— Start COLLECTED DATA —

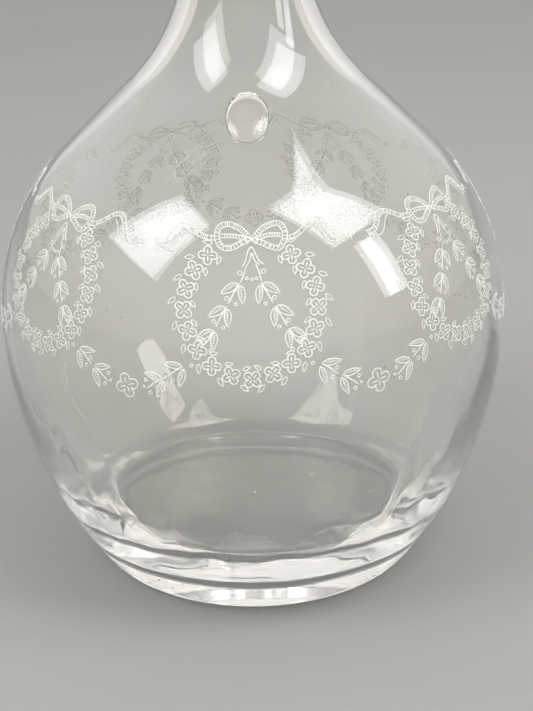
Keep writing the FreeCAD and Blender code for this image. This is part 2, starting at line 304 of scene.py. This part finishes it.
def lip_profile():
    """The hollow curve under the lip, the rounded rim and the rounded edge of the mouth."""
    overhang = LIP_RADIUS - NECK_RADIUS
    under = MOUTH_HEIGHT - LIP_THICKNESS
    mouth = socket_radius(MOUTH_HEIGHT)
    rim_x = LIP_RADIUS - LIP_ROUND
    rise = math.sqrt((overhang + LIP_ROUND) ** 2 - LIP_ROUND ** 2)
    meet = math.atan2(rise, -LIP_ROUND)
    curve = arc((LIP_RADIUS, under - overhang), overhang, math.pi, meet)
    rim = arc((rim_x, under - overhang + rise), LIP_ROUND, meet - math.pi, 0.0)[1:]
    rim += arc((rim_x, MOUTH_HEIGHT - LIP_ROUND), LIP_ROUND, 0.0, QUARTER)
    edge = arc((mouth + MOUTH_ROUND, MOUTH_HEIGHT - MOUTH_ROUND), MOUTH_ROUND, QUARTER, math.pi)
    return curve + rim + edge


def socket_radius(height):
    """The radius of the ground socket's wall."""
    return BORE_RADIUS + (height - MOUTH_HEIGHT + SOCKET_DEPTH) * math.tan(SOCKET_TAPER)


def inside_profile():
    """The hollow, from its floor's middle up to the bottom of the socket."""
    reach = INNER_SIDE_ARC - FLOOR_CORNER
    lowest = -math.asin((EQUATOR - FLOOR_HEIGHT - FLOOR_CORNER) / reach)
    centre = (INNER_RADIUS - INNER_SIDE_ARC + reach * math.cos(lowest), FLOOR_HEIGHT + FLOOR_CORNER)
    corner = arc(centre, FLOOR_CORNER, -QUARTER, lowest)
    middle = (0.0, FLOOR_HEIGHT)
    wall = globe(INNER_RADIUS, INNER_SIDE_ARC, INNER_SHOULDER_ARC, INNER_FLARE_ARC, BORE_RADIUS, lowest)
    socket_floor = (BORE_RADIUS, MOUTH_HEIGHT - SOCKET_DEPTH)
    floor = [middle] + run(middle, corner[0])
    return floor + corner + wall[1:] + run(wall[-1], socket_floor) + [socket_floor]


def vessel_profile():
    """The vessel's section: up its outside, over the lip and down its inside. Also the socket's rows."""
    foot, lowest = foot_profile()
    outside = globe(BODY_RADIUS, SIDE_ARC, SHOULDER_ARC, FLARE_ARC, NECK_RADIUS, lowest)
    lip = lip_profile()
    inside = inside_profile()[::-1]
    outer = foot + outside[1:] + run(outside[-1], lip[0]) + lip
    socket = run(lip[-1], inside[0], 1.5)
    return outer + socket + inside, (len(outer) - 1, len(outer) + len(socket))


def stopper_profile():
    """The stopper's section from the peg's tip to the ball's top. Also the rows of the ground peg."""
    tip = MOUTH_HEIGHT - PEG_DEPTH
    ledge = MOUTH_HEIGHT + PEG_RISE
    shelf = ledge + COLLAR_HEIGHT
    tip_radius, ledge_radius = (socket_radius(z) - PEG_GAP for z in (tip, ledge))
    waist = (WAIST_RADIUS + WAIST_ARC, shelf + WAIST_ARC)
    reach = WAIST_ARC + BALL_RADIUS
    ball = (0.0, waist[1] + math.sqrt(reach ** 2 - waist[0] ** 2))
    touch = math.atan2(waist[1] - ball[1], waist[0])
    middle = (0.0, tip)
    chamfer = arc((tip_radius - PEG_CORNER, tip + PEG_CORNER), PEG_CORNER, -QUARTER, -SOCKET_TAPER)
    end = (ledge_radius, ledge)
    peg = run(chamfer[-1], end, 1.5)
    collar_x = COLLAR_RADIUS - COLLAR_ROUND
    collar = arc((collar_x, ledge + COLLAR_ROUND), COLLAR_ROUND, -QUARTER, 0.0)
    collar += arc((collar_x, shelf - COLLAR_ROUND), COLLAR_ROUND, 0.0, QUARTER)
    neck = arc(waist, WAIST_ARC, 3 * QUARTER, math.pi + touch)
    top = arc(ball, BALL_RADIUS, touch, QUARTER)
    points = [middle] + run(middle, chamfer[0]) + chamfer + peg + [end] + collar + neck + top[1:]
    first = 1 + len(run(middle, chamfer[0])) + len(chamfer)
    return points, (first, first + len(peg))


# ---------------------------------------------------------------- meshes

def at(azimuth, radius, height):
    """A point in millimetres. Azimuth 0 faces -Y and grows towards +X."""
    return Vector((radius * math.sin(azimuth), -radius * math.cos(azimuth), height))


def freehand(height):
    """1 where the glass was shaped freehand, fading to 0 towards the tooled lip and the ground socket."""
    return min(1.0, max(0.0, (FREEHAND_TOP - height) / FREEHAND_FADE))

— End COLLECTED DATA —

_WORK TO COMPLETE:_
Your task is to quote the lines above, beginning with the first and ending with the one that holds "return outer +".

_CORRECT RESULT:_
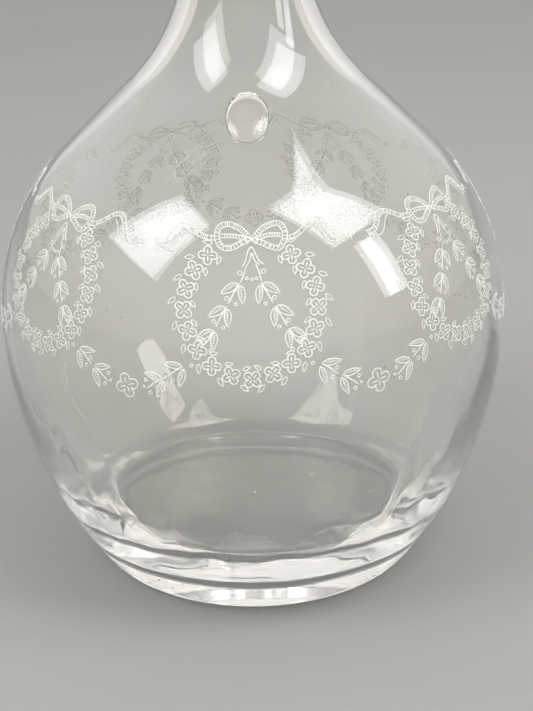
Keep writing the FreeCAD and Blender code for this image. This is part 2, starting at line 304 of scene.py. This part finishes it.
def lip_profile():
    """The hollow curve under the lip, the rounded rim and the rounded edge of the mouth."""
    overhang = LIP_RADIUS - NECK_RADIUS
    under = MOUTH_HEIGHT - LIP_THICKNESS
    mouth = socket_radius(MOUTH_HEIGHT)
    rim_x = LIP_RADIUS - LIP_ROUND
    rise = math.sqrt((overhang + LIP_ROUND) ** 2 - LIP_ROUND ** 2)
    meet = math.atan2(rise, -LIP_ROUND)
    curve = arc((LIP_RADIUS, under - overhang), overhang, math.pi, meet)
    rim = arc((rim_x, under - overhang + rise), LIP_ROUND, meet - math.pi, 0.0)[1:]
    rim += arc((rim_x, MOUTH_HEIGHT - LIP_ROUND), LIP_ROUND, 0.0, QUARTER)
    edge = arc((mouth + MOUTH_ROUND, MOUTH_HEIGHT - MOUTH_ROUND), MOUTH_ROUND, QUARTER, math.pi)
    return curve + rim + edge


def socket_radius(height):
    """The radius of the ground socket's wall."""
    return BORE_RADIUS + (height - MOUTH_HEIGHT + SOCKET_DEPTH) * math.tan(SOCKET_TAPER)


def inside_profile():
    """The hollow, from its floor's middle up to the bottom of the socket."""
    reach = INNER_SIDE_ARC - FLOOR_CORNER
    lowest = -math.asin((EQUATOR - FLOOR_HEIGHT - FLOOR_CORNER) / reach)
    centre = (INNER_RADIUS - INNER_SIDE_ARC + reach * math.cos(lowest), FLOOR_HEIGHT + FLOOR_CORNER)
    corner = arc(centre, FLOOR_CORNER, -QUARTER, lowest)
    middle = (0.0, FLOOR_HEIGHT)
    wall = globe(INNER_RADIUS, INNER_SIDE_ARC, INNER_SHOULDER_ARC, INNER_FLARE_ARC, BORE_RADIUS, lowest)
    socket_floor = (BORE_RADIUS, MOUTH_HEIGHT - SOCKET_DEPTH)
    floor = [middle] + run(middle, corner[0])
    return floor + corner + wall[1:] + run(wall[-1], socket_floor) + [socket_floor]


def vessel_profile():
    """The vessel's section: up its outside, over the lip and down its inside. Also the socket's rows."""
    foot, lowest = foot_profile()
    outside = globe(BODY_RADIUS, SIDE_ARC, SHOULDER_ARC, FLARE_ARC, NECK_RADIUS, lowest)
    lip = lip_profile()
    inside = inside_profile()[::-1]
    outer = foot + outside[1:] + run(outside[-1], lip[0]) + lip
    socket = run(lip[-1], inside[0], 1.5)
    return outer + socket + inside, (len(outer) - 1, len(outer) + len(socket))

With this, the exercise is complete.